Everyone's going headless these days, and it's hard to blame them: this is arguably the hottest trend in web development right now, opening up dozens of powerful new options for organising the front end delivery of web content. So what does it mean?
A 'headless' or 'decoupled' CMS is simply one that has detached itself from delivering themed content and offloaded this responsibility exclusively to the front end.
It's easy to appreciate the benefits of this headless approach, with the obviously superior organisation it brings to a project, and also the flexibility it affords front end developers in realising a design. The power to render content is now entirely in the hands of the front end developer. Common complaints from the past quickly evaporate: 'this is how the CMS does forms', 'this is how the CMS does tables', 'this is what's possible here, this what's not possible there' - the rendering restrictions of the CMS are no longer a barrier to delivering the promised design, because rendering isn't the task of the CMS anymore.
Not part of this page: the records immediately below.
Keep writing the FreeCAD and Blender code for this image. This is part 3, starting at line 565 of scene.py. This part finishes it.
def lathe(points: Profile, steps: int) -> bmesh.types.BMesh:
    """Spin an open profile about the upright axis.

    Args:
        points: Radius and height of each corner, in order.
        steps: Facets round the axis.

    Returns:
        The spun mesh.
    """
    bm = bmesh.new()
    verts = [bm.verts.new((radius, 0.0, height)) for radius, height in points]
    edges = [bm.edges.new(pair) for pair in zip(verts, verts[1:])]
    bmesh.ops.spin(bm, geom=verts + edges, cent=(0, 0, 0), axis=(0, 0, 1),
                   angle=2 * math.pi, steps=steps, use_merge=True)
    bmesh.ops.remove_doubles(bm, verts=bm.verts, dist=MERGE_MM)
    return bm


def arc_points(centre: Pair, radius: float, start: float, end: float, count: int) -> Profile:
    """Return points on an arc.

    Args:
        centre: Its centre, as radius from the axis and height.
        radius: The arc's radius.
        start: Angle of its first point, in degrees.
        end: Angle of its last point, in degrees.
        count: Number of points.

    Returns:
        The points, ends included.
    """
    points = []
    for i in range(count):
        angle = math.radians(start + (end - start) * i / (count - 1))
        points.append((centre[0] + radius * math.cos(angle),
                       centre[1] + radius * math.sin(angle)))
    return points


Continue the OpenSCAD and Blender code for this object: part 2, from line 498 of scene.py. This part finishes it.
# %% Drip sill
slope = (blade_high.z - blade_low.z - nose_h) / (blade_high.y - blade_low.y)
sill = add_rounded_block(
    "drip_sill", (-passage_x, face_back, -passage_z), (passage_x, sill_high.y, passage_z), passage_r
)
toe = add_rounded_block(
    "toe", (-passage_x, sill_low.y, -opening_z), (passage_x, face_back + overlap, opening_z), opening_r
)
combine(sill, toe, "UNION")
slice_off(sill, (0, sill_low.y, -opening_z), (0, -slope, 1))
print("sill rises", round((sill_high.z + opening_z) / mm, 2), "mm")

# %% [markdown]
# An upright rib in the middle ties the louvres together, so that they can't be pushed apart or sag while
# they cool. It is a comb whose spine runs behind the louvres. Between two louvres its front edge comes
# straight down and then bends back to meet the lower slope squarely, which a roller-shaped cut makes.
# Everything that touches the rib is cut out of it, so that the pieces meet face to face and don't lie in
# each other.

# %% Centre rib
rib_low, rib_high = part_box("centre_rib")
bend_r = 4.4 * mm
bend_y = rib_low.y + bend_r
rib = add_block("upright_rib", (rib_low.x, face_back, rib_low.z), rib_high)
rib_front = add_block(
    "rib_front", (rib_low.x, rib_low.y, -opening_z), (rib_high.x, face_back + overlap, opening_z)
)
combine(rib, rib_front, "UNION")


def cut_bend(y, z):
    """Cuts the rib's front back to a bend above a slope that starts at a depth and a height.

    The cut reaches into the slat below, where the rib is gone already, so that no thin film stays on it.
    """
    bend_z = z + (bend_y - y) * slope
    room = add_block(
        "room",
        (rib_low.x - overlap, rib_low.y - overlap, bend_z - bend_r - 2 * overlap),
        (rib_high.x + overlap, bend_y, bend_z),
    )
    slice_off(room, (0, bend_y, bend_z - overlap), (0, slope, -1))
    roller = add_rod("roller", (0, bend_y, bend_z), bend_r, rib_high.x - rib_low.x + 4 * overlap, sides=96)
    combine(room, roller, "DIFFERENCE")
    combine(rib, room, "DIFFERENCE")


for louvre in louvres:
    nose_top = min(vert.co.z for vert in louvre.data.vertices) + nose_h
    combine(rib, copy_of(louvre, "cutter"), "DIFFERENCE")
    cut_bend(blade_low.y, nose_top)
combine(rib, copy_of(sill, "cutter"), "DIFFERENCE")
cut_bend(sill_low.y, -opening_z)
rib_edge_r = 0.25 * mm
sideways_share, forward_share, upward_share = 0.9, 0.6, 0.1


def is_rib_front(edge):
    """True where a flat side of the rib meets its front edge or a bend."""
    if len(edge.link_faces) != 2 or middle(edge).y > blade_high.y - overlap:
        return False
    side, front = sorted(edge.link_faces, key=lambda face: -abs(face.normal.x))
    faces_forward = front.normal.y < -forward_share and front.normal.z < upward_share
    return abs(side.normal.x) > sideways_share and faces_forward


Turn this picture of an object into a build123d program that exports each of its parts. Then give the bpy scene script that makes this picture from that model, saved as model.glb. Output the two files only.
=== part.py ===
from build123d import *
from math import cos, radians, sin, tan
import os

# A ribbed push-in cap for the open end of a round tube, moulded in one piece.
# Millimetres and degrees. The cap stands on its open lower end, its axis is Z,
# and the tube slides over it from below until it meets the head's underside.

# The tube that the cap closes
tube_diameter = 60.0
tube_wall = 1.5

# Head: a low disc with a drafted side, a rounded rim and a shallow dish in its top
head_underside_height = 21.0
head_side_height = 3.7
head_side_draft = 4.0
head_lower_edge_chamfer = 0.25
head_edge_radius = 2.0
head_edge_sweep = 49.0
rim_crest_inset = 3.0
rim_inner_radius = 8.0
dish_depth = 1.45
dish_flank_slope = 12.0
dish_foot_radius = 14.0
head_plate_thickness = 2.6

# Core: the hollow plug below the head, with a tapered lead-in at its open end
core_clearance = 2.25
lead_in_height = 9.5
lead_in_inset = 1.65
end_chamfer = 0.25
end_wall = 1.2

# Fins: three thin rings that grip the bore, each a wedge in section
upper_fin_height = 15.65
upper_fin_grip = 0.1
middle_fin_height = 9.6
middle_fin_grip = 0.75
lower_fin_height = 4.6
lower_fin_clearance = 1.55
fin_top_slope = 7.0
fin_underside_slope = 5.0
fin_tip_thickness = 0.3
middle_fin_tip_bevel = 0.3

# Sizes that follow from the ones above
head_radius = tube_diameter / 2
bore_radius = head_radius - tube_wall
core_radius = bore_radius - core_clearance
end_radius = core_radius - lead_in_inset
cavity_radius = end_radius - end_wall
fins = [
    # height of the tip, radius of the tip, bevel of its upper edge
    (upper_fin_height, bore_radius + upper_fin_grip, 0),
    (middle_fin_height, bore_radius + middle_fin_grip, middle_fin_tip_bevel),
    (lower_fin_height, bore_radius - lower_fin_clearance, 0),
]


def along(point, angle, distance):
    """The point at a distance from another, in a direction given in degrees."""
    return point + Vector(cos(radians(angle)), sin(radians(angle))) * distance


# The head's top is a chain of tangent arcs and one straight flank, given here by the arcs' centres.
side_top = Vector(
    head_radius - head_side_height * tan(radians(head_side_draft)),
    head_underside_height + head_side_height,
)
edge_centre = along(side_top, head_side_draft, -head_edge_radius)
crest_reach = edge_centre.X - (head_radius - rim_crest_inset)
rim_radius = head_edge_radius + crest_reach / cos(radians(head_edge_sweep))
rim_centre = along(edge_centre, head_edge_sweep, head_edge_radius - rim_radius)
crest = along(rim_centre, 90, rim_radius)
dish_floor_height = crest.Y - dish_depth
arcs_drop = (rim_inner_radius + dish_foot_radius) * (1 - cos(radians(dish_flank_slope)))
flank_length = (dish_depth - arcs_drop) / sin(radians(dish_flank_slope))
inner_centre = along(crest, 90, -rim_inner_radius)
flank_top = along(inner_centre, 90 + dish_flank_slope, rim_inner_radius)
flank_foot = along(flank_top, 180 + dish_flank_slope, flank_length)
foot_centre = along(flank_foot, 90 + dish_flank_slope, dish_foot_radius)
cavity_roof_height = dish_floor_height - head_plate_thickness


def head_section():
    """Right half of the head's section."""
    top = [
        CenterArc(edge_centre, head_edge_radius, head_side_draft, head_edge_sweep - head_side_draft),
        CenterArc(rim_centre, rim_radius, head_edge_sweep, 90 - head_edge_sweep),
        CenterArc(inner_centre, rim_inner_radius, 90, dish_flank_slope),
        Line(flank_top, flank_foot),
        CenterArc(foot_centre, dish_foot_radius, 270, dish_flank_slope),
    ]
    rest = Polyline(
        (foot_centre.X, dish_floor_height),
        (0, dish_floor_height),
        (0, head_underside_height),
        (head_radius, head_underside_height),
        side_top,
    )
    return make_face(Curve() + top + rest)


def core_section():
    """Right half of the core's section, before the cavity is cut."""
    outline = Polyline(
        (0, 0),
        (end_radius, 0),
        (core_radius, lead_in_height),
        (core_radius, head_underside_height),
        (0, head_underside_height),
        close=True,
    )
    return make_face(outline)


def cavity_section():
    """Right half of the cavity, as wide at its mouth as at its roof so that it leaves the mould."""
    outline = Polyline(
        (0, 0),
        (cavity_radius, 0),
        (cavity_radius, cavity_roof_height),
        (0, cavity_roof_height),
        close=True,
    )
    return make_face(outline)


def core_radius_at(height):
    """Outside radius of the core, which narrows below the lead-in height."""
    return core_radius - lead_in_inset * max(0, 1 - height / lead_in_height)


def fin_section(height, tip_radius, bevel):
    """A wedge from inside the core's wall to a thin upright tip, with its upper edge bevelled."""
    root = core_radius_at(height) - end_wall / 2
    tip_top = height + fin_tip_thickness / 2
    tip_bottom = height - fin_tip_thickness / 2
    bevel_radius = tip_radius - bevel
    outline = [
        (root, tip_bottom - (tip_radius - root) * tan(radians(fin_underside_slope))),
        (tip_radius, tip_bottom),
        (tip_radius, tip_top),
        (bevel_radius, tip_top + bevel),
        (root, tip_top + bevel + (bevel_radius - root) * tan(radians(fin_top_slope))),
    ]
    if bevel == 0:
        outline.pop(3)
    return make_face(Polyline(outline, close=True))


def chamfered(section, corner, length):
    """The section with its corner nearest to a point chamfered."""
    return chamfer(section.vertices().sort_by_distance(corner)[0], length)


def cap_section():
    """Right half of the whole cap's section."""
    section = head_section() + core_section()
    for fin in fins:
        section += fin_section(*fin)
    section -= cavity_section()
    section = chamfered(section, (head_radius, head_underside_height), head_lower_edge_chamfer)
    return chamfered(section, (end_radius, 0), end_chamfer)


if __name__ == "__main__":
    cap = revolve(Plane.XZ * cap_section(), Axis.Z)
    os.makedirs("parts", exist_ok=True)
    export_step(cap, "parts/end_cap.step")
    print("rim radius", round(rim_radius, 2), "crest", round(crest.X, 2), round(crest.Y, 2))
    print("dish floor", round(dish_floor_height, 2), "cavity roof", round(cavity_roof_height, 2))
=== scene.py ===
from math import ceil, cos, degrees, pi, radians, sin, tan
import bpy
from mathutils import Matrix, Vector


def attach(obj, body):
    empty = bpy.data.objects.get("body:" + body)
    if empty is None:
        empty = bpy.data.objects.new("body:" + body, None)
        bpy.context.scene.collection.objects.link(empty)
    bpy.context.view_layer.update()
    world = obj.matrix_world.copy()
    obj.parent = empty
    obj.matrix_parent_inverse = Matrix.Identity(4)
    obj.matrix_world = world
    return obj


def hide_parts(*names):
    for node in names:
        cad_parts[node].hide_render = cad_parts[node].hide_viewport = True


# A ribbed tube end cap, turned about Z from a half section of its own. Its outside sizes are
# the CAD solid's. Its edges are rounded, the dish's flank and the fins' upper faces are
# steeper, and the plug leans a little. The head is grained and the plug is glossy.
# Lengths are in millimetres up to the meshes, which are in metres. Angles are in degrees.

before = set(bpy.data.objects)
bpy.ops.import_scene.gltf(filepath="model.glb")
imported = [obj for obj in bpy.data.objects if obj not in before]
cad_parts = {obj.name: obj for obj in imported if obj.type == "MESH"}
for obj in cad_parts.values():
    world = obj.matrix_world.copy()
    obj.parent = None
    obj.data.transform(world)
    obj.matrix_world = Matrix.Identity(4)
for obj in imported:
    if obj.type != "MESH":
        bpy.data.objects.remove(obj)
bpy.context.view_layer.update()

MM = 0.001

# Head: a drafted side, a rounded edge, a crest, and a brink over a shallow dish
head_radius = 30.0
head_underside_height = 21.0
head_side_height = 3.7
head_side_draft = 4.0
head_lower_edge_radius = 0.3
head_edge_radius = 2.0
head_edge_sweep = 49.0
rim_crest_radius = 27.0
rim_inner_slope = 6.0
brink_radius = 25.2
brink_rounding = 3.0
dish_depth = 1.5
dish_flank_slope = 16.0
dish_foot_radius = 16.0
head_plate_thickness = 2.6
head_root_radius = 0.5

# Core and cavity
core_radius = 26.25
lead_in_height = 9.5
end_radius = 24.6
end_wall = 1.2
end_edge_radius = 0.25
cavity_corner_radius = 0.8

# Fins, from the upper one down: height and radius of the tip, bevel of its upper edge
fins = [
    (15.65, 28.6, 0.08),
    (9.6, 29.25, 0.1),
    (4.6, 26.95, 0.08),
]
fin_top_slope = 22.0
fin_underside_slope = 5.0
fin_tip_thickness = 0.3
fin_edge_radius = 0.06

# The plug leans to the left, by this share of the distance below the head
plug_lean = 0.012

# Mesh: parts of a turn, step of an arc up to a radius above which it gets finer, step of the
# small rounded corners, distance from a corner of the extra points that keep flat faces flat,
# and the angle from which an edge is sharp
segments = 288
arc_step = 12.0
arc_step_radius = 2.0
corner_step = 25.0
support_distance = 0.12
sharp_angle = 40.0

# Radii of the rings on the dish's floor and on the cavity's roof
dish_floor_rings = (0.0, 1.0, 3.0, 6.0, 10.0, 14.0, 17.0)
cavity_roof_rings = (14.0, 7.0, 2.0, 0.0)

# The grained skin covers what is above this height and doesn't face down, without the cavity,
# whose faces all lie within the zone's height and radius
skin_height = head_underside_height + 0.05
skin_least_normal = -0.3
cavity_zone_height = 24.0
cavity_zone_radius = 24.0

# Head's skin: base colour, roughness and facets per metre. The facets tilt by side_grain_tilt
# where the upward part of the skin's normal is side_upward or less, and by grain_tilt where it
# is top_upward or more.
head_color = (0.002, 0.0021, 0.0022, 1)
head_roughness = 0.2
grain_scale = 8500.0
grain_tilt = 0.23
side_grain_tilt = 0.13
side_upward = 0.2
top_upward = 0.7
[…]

It's the task of the front end application that's feeding from the CMS via an API.
The headless CMS is made a reality thanks to technologies such as Angular2, which is invaluable in smoothing the transition from the tangled development CMS processes of old to the fitter, faster headless CMS of today. With the numerous benefits of headless development, there's virtually no convincing argument for returning to the old process of CMS construction, but there's every reason to make your next CMS a headless CMS.